The research data did not include adware campaigns using SSL/TLS to deliver their payloads.

Malware families are increasingly using SSL to encrypt the communications between the compromised endpoint and the command-and-control systems to hide instructions, payloads, and other pieces of information being sent so that it becomes difficult for the IT administrators to be able to tell the difference between bad and good traffic. The number of payloads being sent over encrypted connections doubled in the first six months of 2017 compared to all of 2016, said Zscaler researcher, Desai.

About 60 percent of malicious payloads using SSL/TLS for command and control (C&C) activity came from banking Trojan families such as Zbot, Vawtrak and Trickbot, Zscaler said.

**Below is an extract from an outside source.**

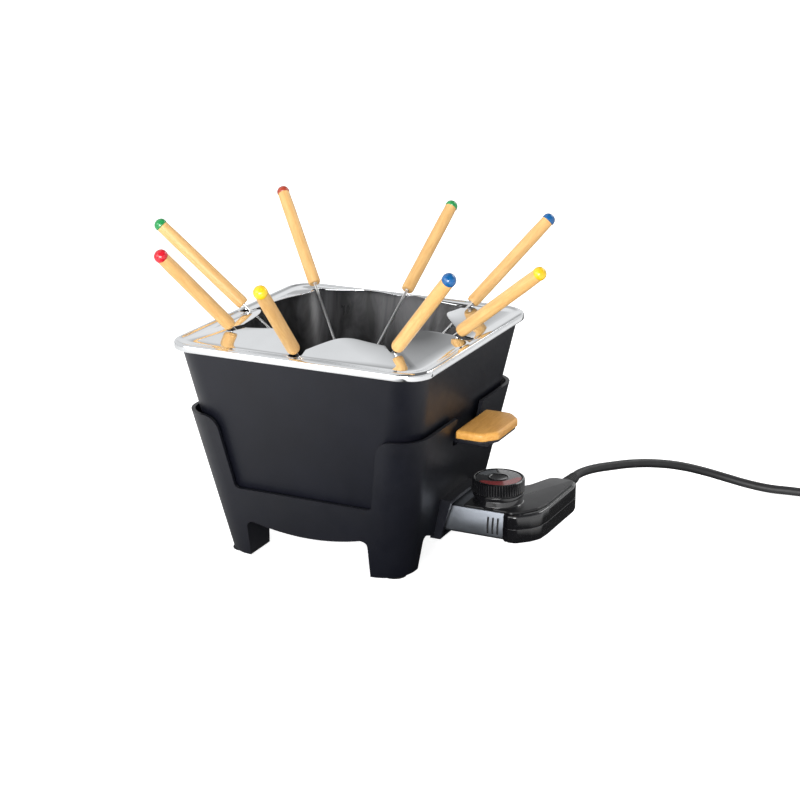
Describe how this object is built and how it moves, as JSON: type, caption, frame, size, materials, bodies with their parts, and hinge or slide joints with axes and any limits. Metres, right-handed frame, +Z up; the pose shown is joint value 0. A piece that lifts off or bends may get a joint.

Another 12 percent were info stealer Trojan families such as Fareit and Papra. A quarter of the payloads came from ransomware families.

It looks like companies have to give a thought beyond encryption and think about SSL inspection which can be provided by a cloud-based platform, such as what Zscaler offers, or by appliances that are deployed inline, such as those offered by Microsoft, Arbor Networks and Check Point (to name a few).